Many many moons ago, I was a part of my high school’s literary magazine. From the first day back in Fall to publication in the Spring, we’d collect stories and poetry and song written by our fellow classmates (and ourselves) and go through the rigorous process of selecting, editing and awarding.
Then came college, and my school didn’t have anything like that (it was a small Bible college, and the only things they sent out were alumni information and newsletters and a bi-annual magazine that didn’t provide much writing inspiration). If I’d had the extra time, and wasn’t experiencing my first anxiety attacks my freshman year, I would’ve totally thought about trying to start one there.
But, if you can believe it, I was completely an introvert in college. At first I tried to be a part of student life, but I wasn’t ever really into sports. We had soccer, swimming and baseball and track. Bonfires, service projects and the like. What did I do on Friday nights instead? Open my windows to the crisp, Fall Tennessee mountain air and write Supernatural fan fiction. I’d dim my over head lights, put on my mood lighting and have at it. Never once did I think “Hey, maybe I could write a novel when I’m not working or doing homework.” If I had I think I’d be much further along and more disciplined with this whole thing.
As life would have it, I didn’t really write seriously again until 2016. My first few nights in I was thrown back in time to my high school days of working on our literary magazine titled Fragments. And I’ll take a moment to say that a couple of my stories did win awards. However, looking back through them, I find myself cringing at the concepts as I remember what I was feeling when I wrote them.
The funniest part? My one story’s titled Charlotte, which my sister later named my now nine-year-old niece. And I don’t think she’s ever read that short story. Charlotte also won a Gold Award, but I don’t think I’m going to share that one today. I wrote it the year I lost both my grandpas eight months apart from each other. And I think it was my way of dealing with the grief.
Instead, today’s blog post will contain a different sort of flash fiction titled Moonlight Sonata. A theme and song commonly found in fiction. However, I wrote it when I was trying my hardest to learn piano. Let’s just say I failed dramatically with both the keys and the clarinet. Behold: Moonlight Sonata. (I *did* take some editing liberties with a few phrases I found awkward).
As I stood by the clear blue lake in the middle of the forest, I began to wonder how I came upon this beautiful place.
The sun was already setting when I began my journey through the thick woods behind my home. Having come upon a place I’d never seen before and, not knowing which way to turn, I paused at the water’s edge.
The vast lake spread out in every direction as stars threw their shimmering gaze down on me. The night sky opened up to reveal their splendor, no longer blocked by the forest canopy. Although the moon was low on the horizon, it had already begun to cast its beacon of ghostly blue light over trees and water alike.

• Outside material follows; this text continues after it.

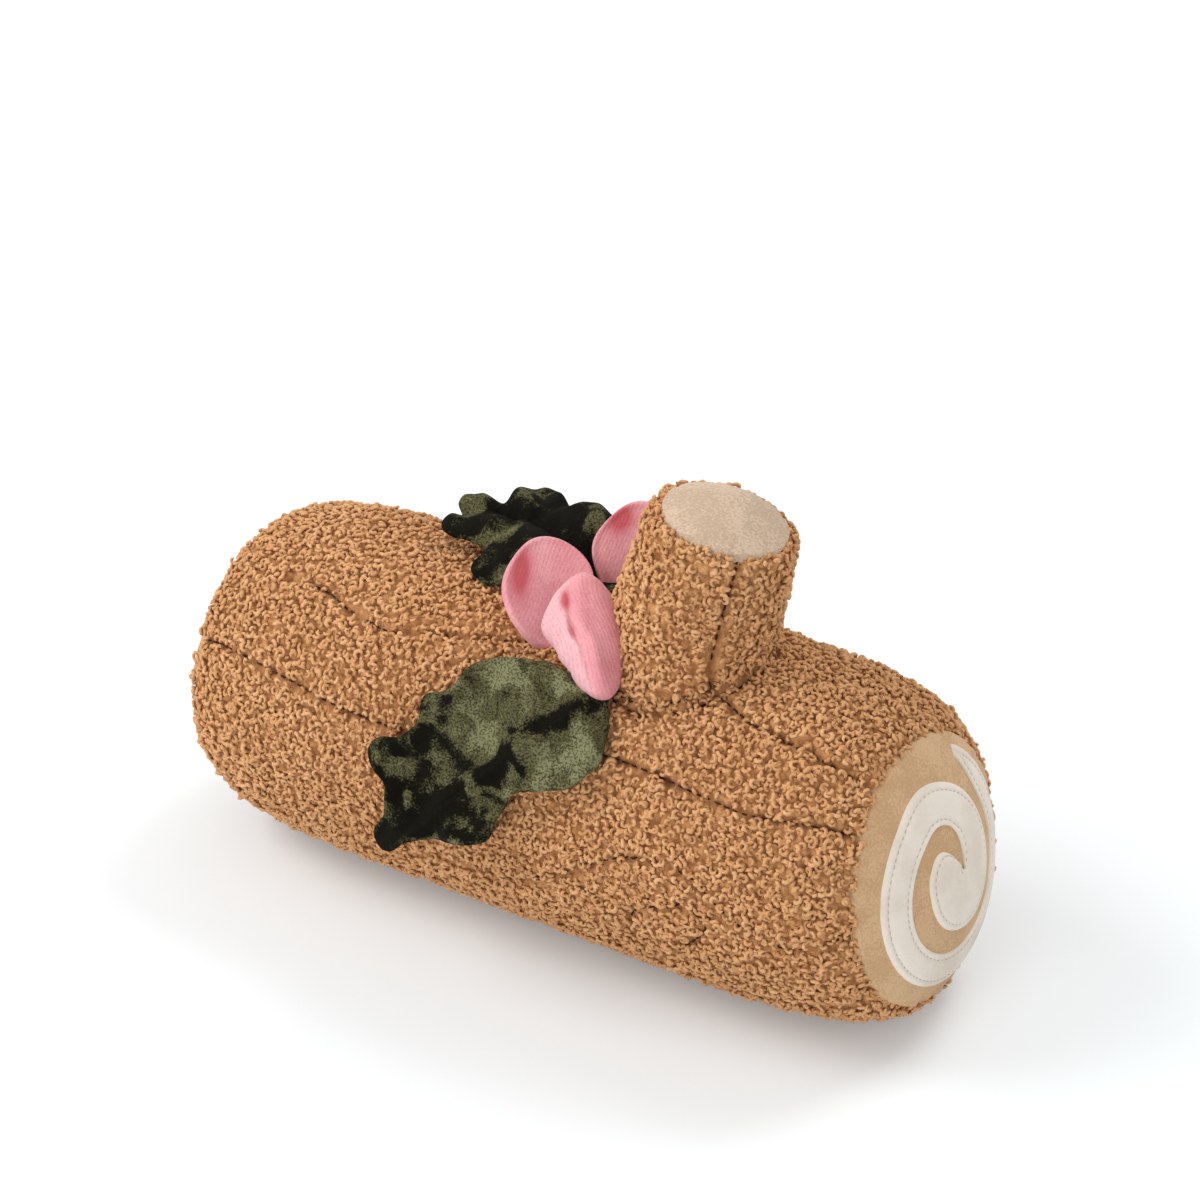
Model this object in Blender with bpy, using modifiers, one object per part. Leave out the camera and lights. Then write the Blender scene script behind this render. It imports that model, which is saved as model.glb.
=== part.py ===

Ripples in the lake dispersed the beacon’s reflection, and an owl’s eyes glinted from inside a tree trunk. The cricket’s chirp was the only sound amplified on this still, beautiful night.
I scanned the shoreline, spotted a huge boulder near the water’s edge and decided to perch myself atop it. As I sat on the boulder, hugging my knees to my chest, I noticed a great dark object floating on the lake’s surface some distance away. Squinting into the night, I realized with disbelief that the floating object was, of all things, a piano.
My senses heightened as a soft sweet melody began to play. From it’s open lid, for it was a Baby Grand, silver music notes shimmered out and up into the stars until they disappeared into the moonlight.
As the music continued, I recognized it as the very piece I’d tried to play some weeks earlier: Moonlight Sonata. I hummed along with it at first, but soon the tempo picked up speed.
As the piano floated even closer, the force on the keys grew and grew. The shimmery notes, too, poured out of it so much so that they barely flew up. Some fell with forceful plops into the lake water and disappeared completely.
With such fury the piano began to spin, the once sweet melody now a cacophony of barely recognizable combinations. By now the piano was so close that I had to hold my arms to my face to keep at least some of the wind-blown water and debris away.
The piano spun so fast now, the tune now a tune of pure horror. The once shimmering, beautiful floating notes glowed angrily red, with each one disappearing around me instead of into the night.
Wind whipped my face as I, as incoherently as the piano, attempted to scream for it to stop. The night, once full of peace and tranquility, was now nothing but pure chaos.
Just when I knew I couldn’t take another moment of the madness, it ended. I crumpled to the boulder and took a moment to make sure that it was real. That I was still real. I’d kept my eyes closed tight since the notes glowed red, afraid to open them again. Afraid of what I might see.
Strangely, bright warm sunlight caressed my shaking form instead of pale moonlight. I cracked open an eye and sighed with relief. It had only been a dream! Mid-morning light streamed through the breaks of my window blinds. As I climbed out of bed I stole a glance to my own keyboard nestled in the corner. I stood in utter disbelief, utterly rooted to the carpet. For somehow it had turned itself on. Somehow, it was playing Moonlight Sonata.